■ RECORDS FOR PROCESSING
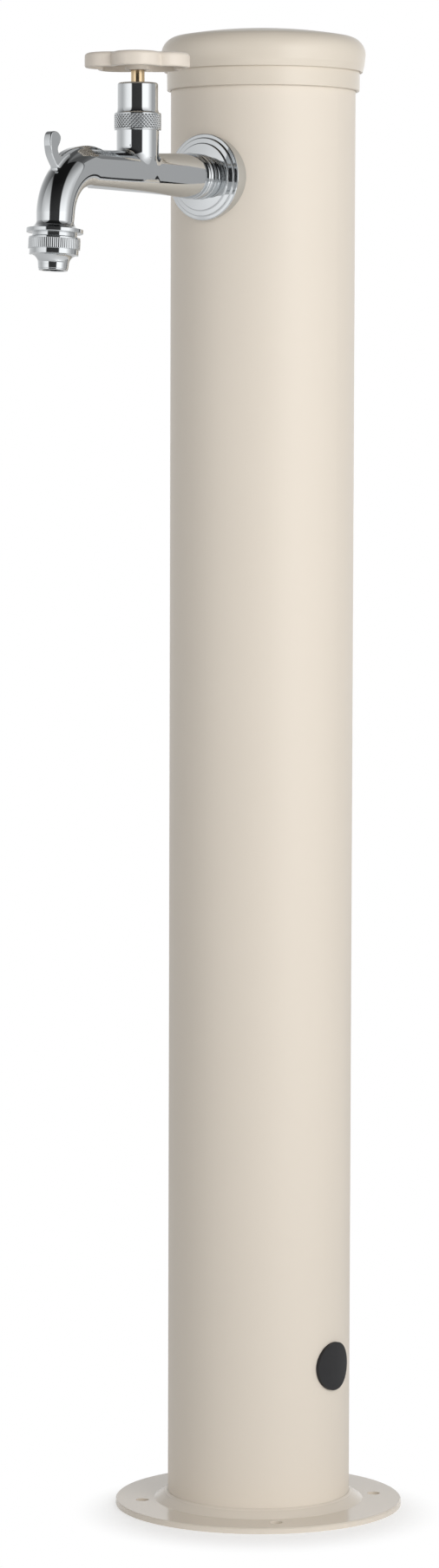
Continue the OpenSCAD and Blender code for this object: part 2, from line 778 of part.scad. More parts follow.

==

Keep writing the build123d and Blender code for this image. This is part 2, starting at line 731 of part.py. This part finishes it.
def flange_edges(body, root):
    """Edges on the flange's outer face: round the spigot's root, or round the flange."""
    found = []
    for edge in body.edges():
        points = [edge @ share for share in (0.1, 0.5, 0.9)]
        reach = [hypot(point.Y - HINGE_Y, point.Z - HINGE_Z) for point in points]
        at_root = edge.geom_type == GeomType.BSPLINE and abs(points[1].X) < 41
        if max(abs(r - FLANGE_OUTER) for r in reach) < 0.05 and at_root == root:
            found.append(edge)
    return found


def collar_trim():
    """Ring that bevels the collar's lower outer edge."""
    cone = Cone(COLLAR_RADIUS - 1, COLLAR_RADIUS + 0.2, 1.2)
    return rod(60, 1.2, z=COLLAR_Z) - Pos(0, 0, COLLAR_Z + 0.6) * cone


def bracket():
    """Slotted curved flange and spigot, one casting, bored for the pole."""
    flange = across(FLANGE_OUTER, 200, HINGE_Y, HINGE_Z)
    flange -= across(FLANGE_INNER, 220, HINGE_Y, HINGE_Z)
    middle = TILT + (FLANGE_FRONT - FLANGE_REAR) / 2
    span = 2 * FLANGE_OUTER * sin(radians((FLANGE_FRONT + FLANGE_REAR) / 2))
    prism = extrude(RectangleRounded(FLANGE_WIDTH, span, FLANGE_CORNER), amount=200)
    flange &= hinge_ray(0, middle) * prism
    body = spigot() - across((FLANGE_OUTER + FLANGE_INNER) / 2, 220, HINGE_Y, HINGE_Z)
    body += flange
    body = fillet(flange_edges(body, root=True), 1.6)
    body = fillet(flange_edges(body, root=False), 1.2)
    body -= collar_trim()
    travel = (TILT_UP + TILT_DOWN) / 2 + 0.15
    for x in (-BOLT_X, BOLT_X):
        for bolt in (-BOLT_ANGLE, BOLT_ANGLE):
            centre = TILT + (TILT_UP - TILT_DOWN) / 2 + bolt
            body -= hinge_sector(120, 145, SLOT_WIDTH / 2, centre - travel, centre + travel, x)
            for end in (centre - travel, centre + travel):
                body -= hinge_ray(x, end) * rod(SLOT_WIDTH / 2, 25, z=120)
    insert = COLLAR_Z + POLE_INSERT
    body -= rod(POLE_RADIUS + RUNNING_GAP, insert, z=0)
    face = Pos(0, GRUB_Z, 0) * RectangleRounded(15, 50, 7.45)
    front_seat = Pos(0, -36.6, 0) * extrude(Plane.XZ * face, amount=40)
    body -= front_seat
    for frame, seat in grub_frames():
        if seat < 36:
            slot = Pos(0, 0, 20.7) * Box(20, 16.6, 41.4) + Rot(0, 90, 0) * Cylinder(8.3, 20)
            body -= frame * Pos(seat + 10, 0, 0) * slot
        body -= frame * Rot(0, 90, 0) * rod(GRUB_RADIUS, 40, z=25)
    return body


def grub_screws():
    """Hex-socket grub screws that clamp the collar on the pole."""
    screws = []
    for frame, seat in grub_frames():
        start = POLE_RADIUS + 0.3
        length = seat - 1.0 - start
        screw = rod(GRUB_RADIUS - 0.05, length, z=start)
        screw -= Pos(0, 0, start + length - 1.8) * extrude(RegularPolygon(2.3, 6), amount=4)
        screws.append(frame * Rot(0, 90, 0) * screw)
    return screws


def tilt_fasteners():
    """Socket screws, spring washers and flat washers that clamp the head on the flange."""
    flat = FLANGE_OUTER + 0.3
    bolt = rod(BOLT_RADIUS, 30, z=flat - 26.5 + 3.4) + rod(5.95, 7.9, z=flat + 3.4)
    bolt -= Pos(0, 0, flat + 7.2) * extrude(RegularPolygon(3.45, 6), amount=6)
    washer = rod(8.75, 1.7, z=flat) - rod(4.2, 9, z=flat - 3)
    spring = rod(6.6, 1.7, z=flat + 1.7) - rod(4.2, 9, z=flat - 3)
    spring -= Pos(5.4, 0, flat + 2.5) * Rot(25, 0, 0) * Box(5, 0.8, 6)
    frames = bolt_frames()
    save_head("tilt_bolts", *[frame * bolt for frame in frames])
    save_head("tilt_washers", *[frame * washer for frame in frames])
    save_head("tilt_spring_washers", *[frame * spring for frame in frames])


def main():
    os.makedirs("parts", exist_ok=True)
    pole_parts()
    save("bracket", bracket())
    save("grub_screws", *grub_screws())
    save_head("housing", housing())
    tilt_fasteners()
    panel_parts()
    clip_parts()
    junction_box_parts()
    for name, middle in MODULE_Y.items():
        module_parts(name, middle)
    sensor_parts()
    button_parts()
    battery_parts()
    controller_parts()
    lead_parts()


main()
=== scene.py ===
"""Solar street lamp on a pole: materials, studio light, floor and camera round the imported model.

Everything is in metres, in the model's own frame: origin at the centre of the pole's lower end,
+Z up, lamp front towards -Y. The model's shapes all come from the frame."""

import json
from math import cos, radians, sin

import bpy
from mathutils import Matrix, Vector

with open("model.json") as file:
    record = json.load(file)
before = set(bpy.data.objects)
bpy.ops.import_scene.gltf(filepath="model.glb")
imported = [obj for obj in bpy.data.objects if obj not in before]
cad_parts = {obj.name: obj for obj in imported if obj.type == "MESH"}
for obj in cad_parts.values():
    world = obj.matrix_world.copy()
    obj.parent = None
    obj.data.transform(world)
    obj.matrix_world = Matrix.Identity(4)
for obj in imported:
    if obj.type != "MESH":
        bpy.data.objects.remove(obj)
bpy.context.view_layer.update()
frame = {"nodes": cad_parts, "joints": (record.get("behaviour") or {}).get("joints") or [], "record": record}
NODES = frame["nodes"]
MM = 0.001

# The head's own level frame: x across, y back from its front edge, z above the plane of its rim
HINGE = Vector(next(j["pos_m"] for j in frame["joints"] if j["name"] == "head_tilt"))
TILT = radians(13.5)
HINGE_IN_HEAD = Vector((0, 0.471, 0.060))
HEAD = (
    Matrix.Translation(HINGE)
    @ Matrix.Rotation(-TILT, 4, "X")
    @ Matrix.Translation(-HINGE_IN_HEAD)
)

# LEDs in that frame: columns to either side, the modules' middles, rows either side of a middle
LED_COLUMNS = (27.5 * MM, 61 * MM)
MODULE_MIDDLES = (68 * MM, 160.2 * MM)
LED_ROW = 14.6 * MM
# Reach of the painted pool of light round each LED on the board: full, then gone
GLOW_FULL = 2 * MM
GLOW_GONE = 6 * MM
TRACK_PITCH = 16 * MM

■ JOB
Return exactly, and only, the lines from the one containing "washer = rod(8.75, 1.7, z=flat)" down to the one containing "in imported if", with both of those lines included.

■ FINISHED TASK
    washer = rod(8.75, 1.7, z=flat) - rod(4.2, 9, z=flat - 3)
    spring = rod(6.6, 1.7, z=flat + 1.7) - rod(4.2, 9, z=flat - 3)
    spring -= Pos(5.4, 0, flat + 2.5) * Rot(25, 0, 0) * Box(5, 0.8, 6)
    frames = bolt_frames()
    save_head("tilt_bolts", *[frame * bolt for frame in frames])
    save_head("tilt_washers", *[frame * washer for frame in frames])
    save_head("tilt_spring_washers", *[frame * spring for frame in frames])


def main():
    os.makedirs("parts", exist_ok=True)
    pole_parts()
    save("bracket", bracket())
    save("grub_screws", *grub_screws())
    save_head("housing", housing())
    tilt_fasteners()
    panel_parts()
    clip_parts()
    junction_box_parts()
    for name, middle in MODULE_Y.items():
        module_parts(name, middle)
    sensor_parts()
    button_parts()
    battery_parts()
    controller_parts()
    lead_parts()


main()
=== scene.py ===
"""Solar street lamp on a pole: materials, studio light, floor and camera round the imported model.

Everything is in metres, in the model's own frame: origin at the centre of the pole's lower end,
+Z up, lamp front towards -Y. The model's shapes all come from the frame."""

import json
from math import cos, radians, sin

import bpy
from mathutils import Matrix, Vector

with open("model.json") as file:
    record = json.load(file)
before = set(bpy.data.objects)
bpy.ops.import_scene.gltf(filepath="model.glb")
imported = [obj for obj in bpy.data.objects if obj not in before]
cad_parts = {obj.name: obj for obj in imported if obj.type == "MESH"}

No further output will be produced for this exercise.